Amber found a number of great blogs by young first-time homeowners doing work on interesting projects, like putting in wood stoves (we’re planning on it), owning chickens (we’re planning on that too), and how to decorate in an all-orchid color palette (I’m planning on it). I figured, heck, I can right reel good-like to, so I’m going to (try to) document similar endeavors at HOMESTEAD. And when the posts stop coming, you’ll know we finally set it all on fire and you can claim your office pool.
The first “project” wasn’t actually done by us, but it was definitely the first big investment: the floors. We’ve both always wanted dark brown flooring in our house and flooring HOMESTEAD has in spades. But it looked like this:
Which isn’t bad by any means, but it’s not what we wanted. Also, we were going to have to have a few spots redone by pros anyway, so we figured we should execute on both plans at once, before we moved in (this took a lot of convincing on Amber’s part, but in the end her logic beat my miser-dom), and be done with it.
After about 45 minutes of testing out colors with the floor guys, we decided on this:
Despite the overall gloomy-toned picture above, we love the final product. It pops when the light hits it stays nicely matted. It never gets black and the planks play off one another to show the wood’s natural variations. We couldn’t be happier.

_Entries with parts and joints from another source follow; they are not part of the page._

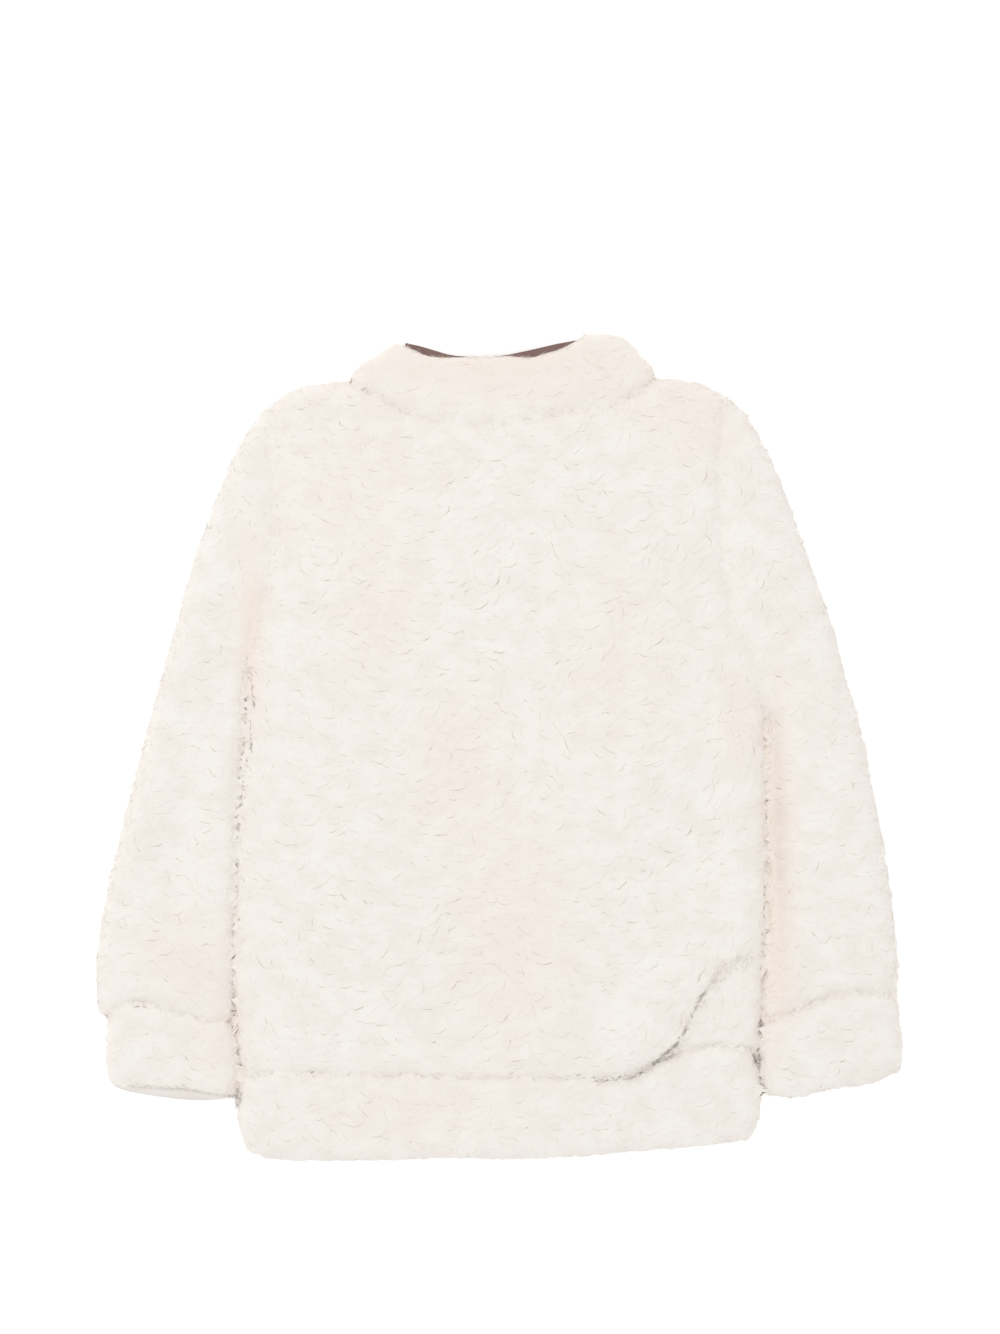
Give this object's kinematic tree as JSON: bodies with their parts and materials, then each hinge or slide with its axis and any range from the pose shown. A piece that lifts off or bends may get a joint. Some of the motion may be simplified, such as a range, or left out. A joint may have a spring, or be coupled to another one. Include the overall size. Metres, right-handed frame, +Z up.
{
  "type": "zip-up fleece sweatshirt",
  "caption": "Child's long-pile fleece sweatshirt laid flat on its zip front, back up, with standing collar, turned cuffs and hem band.",
  "frame": {"origin": "under the middle of the garment's box, on the surface that it lies on", "axes": "+X towards the wearer's right sleeve, +Y towards the collar, +Z up from the surface, out of the garment's back"},
  "size_m": [0.523, 0.5348, 0.0231],
  "materials": {
    "fleece": "cream long-pile fleece, matt with a soft sheen",
    "twill": "dark brown cotton twill tape",
    "zip_tape": "cream woven polyester",
    "zip_metal": "satin nickel"
  },
  "bodies": {
    "garment": {"back": "fleece", "front_left": "fleece", "front_right": "fleece", "sleeve_left": "fleece", "sleeve_right": "fleece", "cuff_left": "fleece", "cuff_right": "fleece", "hem_band": "fleece", "collar": "fleece", "neck_tape": "twill", "zip_tape_left": "zip_tape", "zip_tape_right": "zip_tape", "zip_slider": "zip_metal"},
    "pull": {"zip_pull": "zip_metal"}
  },
  "joints": [
    {"name": "zip_pull_hinge", "type": "hinge", "parent": "garment", "child": "pull", "pos_m": [0.00043, 0.22598, 0.0028], "axis": [1, 0, 0], "range_deg": [0, 175]}
  ]
}
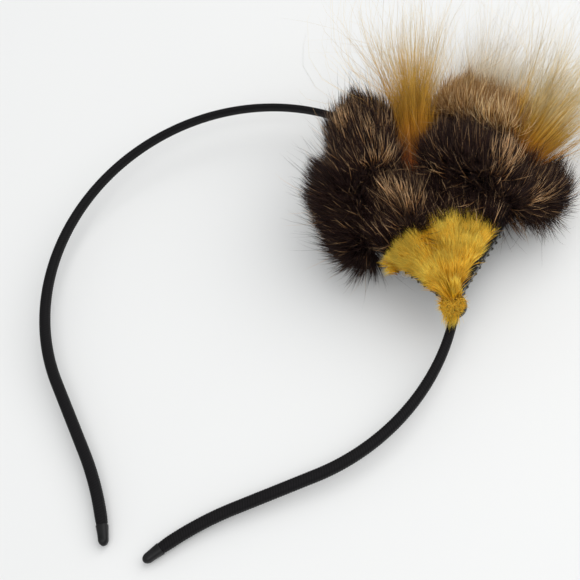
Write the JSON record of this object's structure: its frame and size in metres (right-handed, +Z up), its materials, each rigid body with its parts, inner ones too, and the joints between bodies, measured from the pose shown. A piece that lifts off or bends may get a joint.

TAKEAWAY: To get the exact color you see on a stain chip, according to our floor guys, you need to not only stain but also dye. This was painfully clear as I held Minwax’ dark walnut chip against a tested floor area that was only about a 20% saturation of the chip color. I still don’t fully understand the reasoning, but if we were going to get what we wanted in a truly dark tone, we were going to have to also have the floors dyed. Where the usual staining and refinishing process requires 1,000 layers of work, dyeing just brings it to 1,001, and at about a $250-300 cost, so not that big a deal.